Без этого нарратива моя жизнь утратила цель и направление. После учебы в библейском колледже я жила одна в квартирке напротив электростанции и тратила свои скудные заработки на алкоголь и таблетки. Каждый день разворачивался одинаково: утренняя борьба с похмельем, вечерние смены в баре, ночные поезда через заброшенные районы на юге города. Течение времени, которое раньше для меня было линейным, как несущаяся вперед река, замкнулось на самом себе, словно в круглом рве с водой вокруг крепости. Бессмысленность моего существования иногда заставала меня врасплох посреди обычных бытовых дел – когда я покупала продукты или билет на поезд, – и я застывала, парализованная растерянностью. Любое действие вне значимого контекста кажется абсурдным – точно так же, как отдельное слово, не погруженное в поток речи, быстро обессмысливается.

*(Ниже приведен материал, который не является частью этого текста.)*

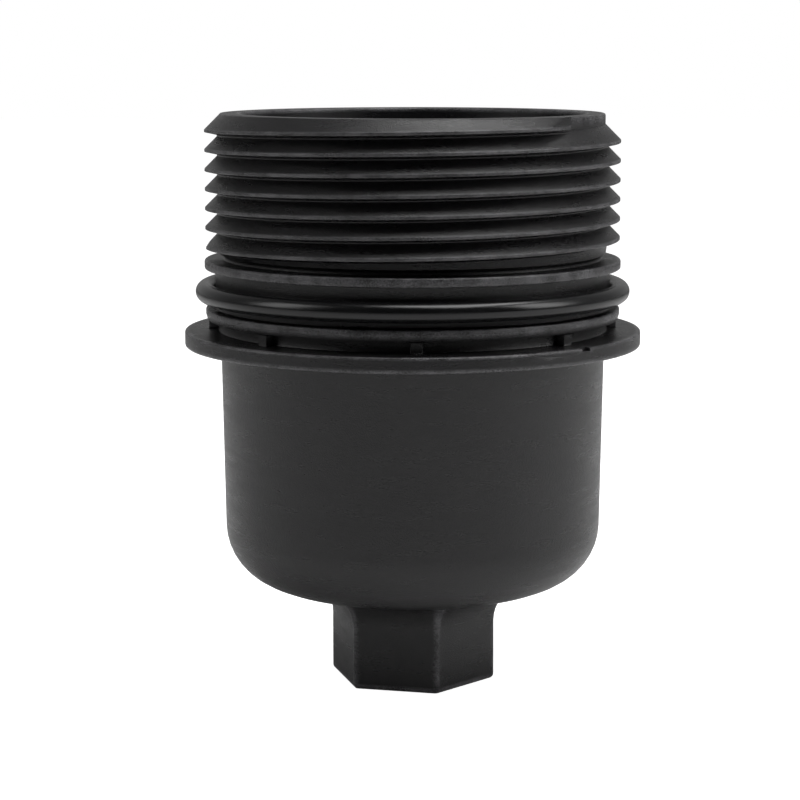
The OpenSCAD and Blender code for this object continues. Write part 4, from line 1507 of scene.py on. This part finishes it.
@dataclass
class BypassValve:
    """The valve in the core: seat, poppet with its seal, spring and the cage that holds it."""

    core: SupportCore
    lift: float
    seat_t: float = 2.4
    hole_r: float = 5.0
    head_r: float = 7.5
    head_t: float = 1.8
    stem_r: float = 2.2
    shoulder: float = 0.9
    wire_d: float = 0.9
    coils: float = 5.0
    cage_rim_w: float = 1.6
    cage_hub_w: float = 2.4

    @classmethod
    def from_frame(cls, core: SupportCore, joints: list[dict[str, Any]]) -> "BypassValve":
        """Takes the valve's lift from its joint."""
        joint = next(j for j in joints if j["name"] == "bypass_lift")
        return cls(core=core, lift=joint["range_m"][1] / MM)

    def seat(self, workshop: Workshop) -> None:
        """The turned seat with its raised lip."""
        low, high = box_mm("bypass_seat")
        outer, face = float(high[0]), float(low[2]) + self.seat_t
        outline = Outline.rounded(
            [Corner(self.hole_r, low[2], 0.15), Corner(outer, low[2], 0.2), Corner(outer, face, 0.25),
             Corner(self.hole_r + 1.4, face, 0.1), Corner(self.hole_r + 1, high[2], 0.15),
             Corner(self.hole_r + 0.4, high[2], 0.15), Corner(self.hole_r, face, 0.1)],
            closed=True, wear_and_highlight_width=0.2,
        )
        mesh = MeshDraft().turn(outline, closed=True).mesh("bypass_seat_skin")
        workshop.hand_over(mesh, "core", Slot.SEAT_BRASS, "bypass_seat")

    def poppet(self, workshop: Workshop) -> None:
        """The valve head and stem, and the rubber washer under the head."""
        low, high = box_mm("bypass_poppet")
        head_z = float(low[2]) + self.head_t
        cage_z = float(box_mm("bypass_cage")[0][2])
        stop_z = cage_z - self.lift - 0.1
        thick_r = self.stem_r + self.shoulder
        outline = Outline.rounded(
            [Corner(0, low[2]), Corner(self.head_r, low[2], 0.3), Corner(self.head_r, head_z, 0.5),
             Corner(thick_r, head_z, 0.6), Corner(thick_r, stop_z, 0.2), Corner(self.stem_r, stop_z, 0.2),
             Corner(self.stem_r, high[2], 0.6), Corner(0, high[2])],
            closed=False, wear_and_highlight_width=0.2,
        )
        mesh = MeshDraft().turn(outline, closed=False).mesh("bypass_poppet_skin")
        workshop.hand_over(mesh, "valve", Slot.VALVE_PLASTIC, "bypass_poppet")
        low, high = box_mm("poppet_seal")
        outline = Outline.ring((1.5, high[0]), (low[2], high[2]), (0.2, 0.3, 0.2, 0.2))
        mesh = MeshDraft().turn(outline, closed=True).mesh("poppet_seal_skin")
        workshop.hand_over(mesh, "valve", Slot.SEAL_RUBBER, "poppet_seal")

    def spring(self, workshop: Workshop) -> None:
        """The coil spring with closed ends."""
        low, high = box_mm("bypass_spring")
        mean_r = (self.stem_r + self.head_r) / 2 + 0.3
        wire = Outline.circle(mean_r, 0.0, self.wire_d, 12).points
        loop = np.concatenate([wire, wire[:1]])
        per_turn, level_turns = 48, 0.75
        turns = self.coils + 1
        rise = float(high[2] - low[2]) - self.wire_d
        values = {
            "Steps": round(turns * per_turn),
            "Steps per turn": per_turn,
            "Pitch": rise / (turns - 2 * level_turns) * MM,
            "Start angle": 0.0,
            "Start height": (float(low[2]) + self.wire_d / 2) * MM,
            "Level steps": round(level_turns * per_turn),
            "Crest radius": self.head_r * MM,
            "Start radius": self.head_r * MM,
            "End radius": self.head_r * MM,
            "Run-in steps": 0,
            "Run-out steps": 0,
            "Root radius": 0.0,
            "Back slope": 0.0,
            "Top height": 1.0,
            "Shared root": False,
            "Material": workshop.materials[Slot.SPRING_STEEL],
        }
        from_floor = np.roll(loop[:-1], 3, axis=0)
        section = np.concatenate([from_floor, from_floor[:1]])
        swept = workshop.helix.make(section, section, np.zeros(len(section)), values)
        draft = MeshDraft()
        rings = draft.add_mesh(swept).reshape(-1, len(section), 3)
        draft.add_polygon(rings[0, :-1])
        draft.add_polygon(rings[-1, :-1][::-1])
        mesh = draft.mesh("bypass_spring_skin")
        piece = workshop.hand_over(mesh, "core", Slot.SPRING_STEEL, "bypass_spring")
        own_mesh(piece)

    def cage(self, workshop: Workshop) -> None:
        """The spider that holds the spring down and guides the stem."""
        low, high = box_mm("bypass_cage")
        low_z, high_z = float(low[2]), float(high[2])
        outer = self.core.bore_r - 0.03
        heights = (low_z, high_z)
        rim = Outline.ring((outer - self.cage_rim_w, outer), heights, (0.2, 0.3, 0.3, 0.2), 0.2)
        hub_in, hub_r = self.stem_r + 0.05, self.stem_r + self.cage_hub_w
        hub = Outline.ring((hub_in, hub_r), heights, (0.2, 0.2, 0.3, 0.3), 0.2)
        spoke = slab(hub_r - 0.6, outer - 1.0, 1.0)
        bar = MeshDraft().add_prism(spoke, low_z + 0.2, high_z - 0.2).mesh("spoke")
        bars = workshop.ring.make(bar, 3, 0.0, workshop.materials[Slot.VALVE_PLASTIC])
        draft = MeshDraft().turn(rim, closed=True).turn(hub, closed=True)
        draft.add_mesh(workshop.bevelled(bars, 0.25))
        workshop.hand_over(draft.mesh("bypass_cage_skin"), "core", Slot.VALVE_PLASTIC, "bypass_cage")

    def build(self, workshop: Workshop) -> None:
        """Builds the valve's pieces."""
        self.seat(workshop)
        self.poppet(workshop)
        self.spring(workshop)
        self.cage(workshop)


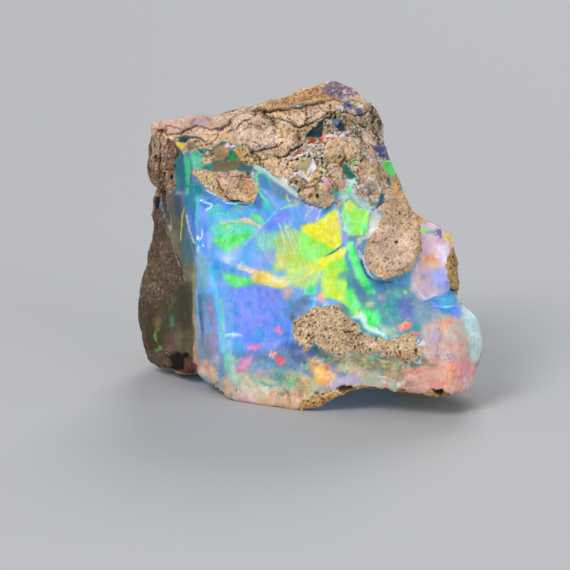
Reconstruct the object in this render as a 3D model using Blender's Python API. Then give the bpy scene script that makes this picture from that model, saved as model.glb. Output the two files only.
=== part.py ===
"""Rough Ethiopian opal: one natural stone, precious opal still welded to its rhyolite host rock.

The stone is roughed out from convex blocks of rock and opal, which are welded and covered with one
even skin. The skin is then carved with what a broken nodule has: lumps of host rock, shell-shaped
scoops, ledges, cracks, flutes and pores. Last, the underside is worn flat where the stone rests.

Lengths are millimetres: +X to the right along the opal face, +Y into the stone, +Z up. The carving
is laid out on a sheet that faces the opal face, with places given as (across, up). Every place on
the sheet is thrown onto the stone by straight rays from one layout point far in front of the face.
"""

import math
from collections import namedtuple

import bmesh
import bpy
import numpy as np
from mathutils import Vector, noise

MM = 0.001

# Driving dimensions.
SKIN_VOXEL = 0.42          # grid of the even skin laid over the joined blocks
TRIANGLE_BUDGET = 9400     # facets of the finished stone
BED_LEVEL = 0.45           # height up to which the underside is worn flat to rest on
CRUST_ROUGHNESS = 0.55     # height of the lumps of the host rock
PORE_DEPTH = 0.55          # depth of the larger pores of the host rock
OPAL_WAVINESS = 0.10       # height of the gentle waves of the broken opal
SEED = Vector((17.3, 4.1, 29.7))   # offset of every noise pattern

# The layout sheet: its middle, its rise towards the layout point, and that point's distance.
SHEET_MIDDLE = np.array((-2.89, 8.0, 11.5))
SHEET_RISE = math.radians(15.0)
SHEET_DISTANCE = 400.0
SHEET_ORIGIN = np.array((-2.89, 13.18))   # (across, up) of the middle

# Convex blocks that make up the stone, each by its corner points.
BLOCKS = {
    "face_block": [
        (-9.5, 4.8, 1.6), (-7.6, 3.2, 0.2), (-1.8, 0.2, 0.2), (1.2, -0.3, 1.7), (4.5, -1.2, 3.0),
        (-12.0, 6.6, 2.6), (-12.2, 7.0, 11.2), (-11.8, 8.4, 21.8), (-5.6, 6.4, 24.0),
        (-1.4, 3.6, 22.2), (5.1, 4.0, 21.6), (7.2, 5.5, 22.4), (9.4, 2.2, 13.2), (10.5, 1.5, 11.0),
        (9.0, -0.6, 4.0), (-11.0, 16.0, 1.0), (9.0, 15.0, 1.5), (-11.0, 16.0, 23.0), (8.0, 14.0, 23.0)],
    "right_lobe": [
        (8.5, -2.4, 3.4), (12.9, -2.7, 2.5), (16.0, 0.5, 2.4), (17.0, 2.0, 7.3), (16.7, 2.5, 9.5),
        (15.0, 3.0, 10.9), (13.1, 1.0, 11.3), (10.4, 1.2, 11.6), (7.0, 0.4, 11.5), (5.0, -0.9, 6.0),
        (5.0, -1.5, 3.4), (11.5, -2.6, 7.0), (14.5, -1.3, 7.5), (16.5, 8.0, 4.0), (15.5, 9.0, 9.0),
        (9.0, 10.0, 2.0), (13.0, 11.0, 2.5), (9.0, 10.0, 11.0)],
    "upper_right_slab": [
        (9.4, 6.0, 18.8), (11.2, 7.0, 18.7), (12.4, 6.0, 18.4), (14.0, 6.5, 17.2), (13.7, 4.8, 14.6),
        (13.4, 4.2, 11.6), (10.4, 2.4, 11.6), (9.4, 3.0, 16.0), (14.4, 10.0, 16.4), (14.8, 10.0, 11.0),
        (9.2, 12.6, 17.6), (10.0, 12.0, 10.0)],
    "crumbly_edge": [
        (13.6, 6.6, 16.6), (14.0, 6.2, 15.4), (14.4, 6.5, 13.4), (14.3, 5.8, 10.6), (13.0, 5.0, 10.4),
        (13.0, 6.0, 16.0), (14.0, 10.5, 14.5), (14.3, 10.5, 11.5), (14.4, 11.0, 8.0), (12.0, 11.5, 15.5)],
    "cap": [
        (-10.6, 8.0, 26.0), (-3.9, 4.6, 24.6), (-0.4, 3.8, 25.2), (3.6, 3.8, 25.4), (6.1, 4.4, 23.8),
        (7.1, 5.5, 22.5), (7.6, 7.8, 23.4), (6.9, 8.4, 26.1), (-8.0, 9.5, 29.2), (-4.2, 8.6, 30.1),
        (-1.4, 6.2, 30.4), (2.8, 6.2, 31.0), (5.2, 8.6, 30.5), (6.5, 9.5, 29.2), (-1.4, 14.0, 30.0),
        (2.5, 14.0, 30.4), (5.0, 14.0, 29.0), (-8.0, 16.0, 27.5), (7.2, 14.0, 23.3), (-6.0, 6.6, 22.0),
        (-1.0, 3.4, 21.4), (5.0, 3.9, 21.0)],
    "crest": [
        (-5.0, 11.0, 30.0), (-1.4, 12.5, 30.4), (1.3, 12.8, 31.2), (2.6, 12.6, 31.6), (4.2, 11.5, 31.2),
        (5.4, 10.0, 30.6), (-6.0, 17.0, 25.5), (5.0, 17.5, 26.0), (6.4, 12.0, 28.0), (-6.0, 12.0, 27.0)],
    "left_corner": [
        (-16.8, 12.0, 26.3), (-16.2, 12.0, 27.2), (-15.2, 11.0, 27.9), (-11.7, 10.0, 28.3),
        (-9.4, 10.2, 28.8), (-10.6, 8.2, 26.4), (-13.0, 9.2, 25.4), (-13.3, 9.5, 21.0),
        (-16.5, 12.4, 20.4), (-17.0, 13.0, 23.3), (-11.5, 8.6, 22.2), (-15.4, 17.0, 26.0),
        (-15.4, 18.0, 21.0), (-8.0, 17.0, 27.3), (-10.0, 18.0, 20.0)],
    "flake": [
        (-15.7, 9.5, 21.0), (-15.2, 9.4, 18.5), (-13.8, 8.5, 13.4), (-12.7, 7.4, 12.9),
        (-12.2, 7.1, 11.1), (-11.6, 8.0, 21.6), (-11.4, 6.9, 14.0), (-14.2, 11.4, 20.0),
        (-12.0, 12.0, 12.0), (-11.0, 12.0, 20.0)],
    "left_back": [
        (-15.8, 14.5, 14.0), (-17.0, 16.0, 10.9), (-17.8, 16.0, 8.9), (-17.7, 15.0, 7.6),
        (-18.1, 15.0, 5.3), (-18.0, 15.0, 4.0), (-17.6, 14.0, 2.1), (-16.3, 13.0, 1.2),
        (-13.4, 9.6, 1.6), (-12.2, 7.8, 3.2), (-12.4, 8.2, 11.0), (-13.2, 10.4, 13.0),
        (-16.3, 14.4, 20.6), (-16.4, 15.0, 17.2), (-15.2, 20.0, 3.0), (-15.2, 20.5, 10.0), (-13.5, 19.0, 20.0),
        (-8.0, 20.0, 1.0), (-8.0, 20.0, 16.0), (-8.0, 12.0, 1.0)],
    "back_mass": [
        (-10.0, 20.6, 4.5), (-9.5, 20.4, 14.0), (-4.5, 21.2, 6.0), (3.0, 20.4, 5.0), (9.0, 17.6, 5.0),
        (-3.5, 20.4, 17.0), (5.0, 18.6, 15.0), (11.4, 14.6, 6.0), (12.0, 13.4, 11.0), (5.6, 16.2, 20.0),
        (-8.0, 19.0, 21.5), (-3.0, 18.4, 25.0), (4.0, 17.4, 25.0), (-6.0, 14.0, 0.0), (4.0, 13.0, 0.0),
        (-9.0, 17.0, 0.4), (0.0, 18.0, 0.6), (9.0, 13.0, 1.0), (-4.0, 8.0, 0.0), (3.0, 8.0, 0.0)],
    "heart": [
        (-13.4, 10.6, 3.0), (-13.4, 10.6, 22.0), (-12.0, 9.6, 26.0), (6.6, 8.0, 26.0), (5.8, 10.0, 28.8),
        (-7.0, 10.8, 28.8), (-14.4, 17.0, 24.4), (-13.4, 18.6, 4.0), (5.6, 14.2, 24.0),
        (-8.0, 18.4, 26.6), (4.0, 17.2, 28.0), (13.2, 9.6, 3.4), (12.6, 9.4, 12.5),
        (9.6, 11.6, 17.0), (13.0, 12.4, 6.0), (9.6, 17.0, 10.0), (-9.4, 7.4, 24.6), (-4.5, 6.0, 24.4),
        (-9.0, 19.6, 14.0), (2.0, 19.6, 14.0), (11.6, 5.0, 15.8), (12.8, 4.8, 12.4)],
    "host_lobe": [
        (7.1, 4.8, 22.2), (7.7, 7.4, 22.8), (8.6, 7.2, 20.9), (10.6, 6.8, 18.5), (10.8, 4.2, 17.0),
        (10.4, 2.7, 15.6), (8.8, 1.6, 14.2), (7.0, 1.4, 13.8), (5.6, 1.8, 15.2), (5.4, 2.4, 17.4),
        (6.2, 3.2, 20.4), (8.6, 2.0, 17.4), (8.0, 9.0, 16.0)],
}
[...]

Я знала – в теории, – что в материализме можно найти свою красоту и смысл. Физик Ричард Фейнман, которого я тогда читала, часто писал в выспренней, псевдорелигиозной манере о бесконечности и изумительной сложности Вселенной. Но мне казалось, что эти восторги отдавали самообманом. Задумываясь о масштабе Вселенной, о загадочном мире «кротовых нор» и альтернативных измерений, обреченном в итоге на тепловую смерть, я испытывала только паскалевский ужас, доказательство собственной незначительности. Я прочитала достаточно книг по биологии и когнитивным наукам, чтобы понимать: в конечном счете я не более чем машина, только смертная, подвластная бесконечной драме энтропии. Тогда я обратилась к экзистенциалистам, которые настаивали, что смысл жизни всегда субъективен и должен быть выкован самим человеком. «Жизнь не имеет априорного смысла», – писал Сартр в статье «Экзистенциализм – это гуманизм». Но мне не нужен был какой-то персональный смысл для себя лично. Я бы хотела, чтобы смыслом был наделен сам мир.
В тот вечер я забрала книгу Курцвейла домой. После работы, в полупустом поезде, начала листать страницы. Была глубокая ночь, но из-за светового загрязнения, высветлившего небо над высотками, казалось, что город застыл в переломной, призрачной точке перед самым рассветом. «Двадцать первый век будет другим, – писал Курцвейл. – С помощью изобретенных им компьютерных технологий человечество сможет разрешить вечные вопросы… и изменить саму природу смертности в постбиологическом будущем».
Критики нарратива о расколдовывании мира часто утверждают, что овладение техникой не лишит мир чудес, тайн и загадок; красота научных открытий и способность человека находить или изобретать новые удивительные явления оставит равнодушным разве что самое скудное воображение. В книге «Нового времени не было» (1991) французский философ Бруно Латур спрашивает: «Как мы могли расколдовать мир, если каждый день наши лаборатории и заводы населяли его сотнями гибридов, еще более странных, чем те, что были вчера?»[17] Двадцатью годами позже этот пример хочется дополнить и осовременить: разве смартфон не чудеснее, чем Моисеев жезл? Разве мир, населенный голосовыми ассистентами – невидимыми личностями, которые все чаще появляются в наших авто, стиральных машинах и холодильниках, – менее заколдован, чем мир, где в деревьях и скалах живут духи?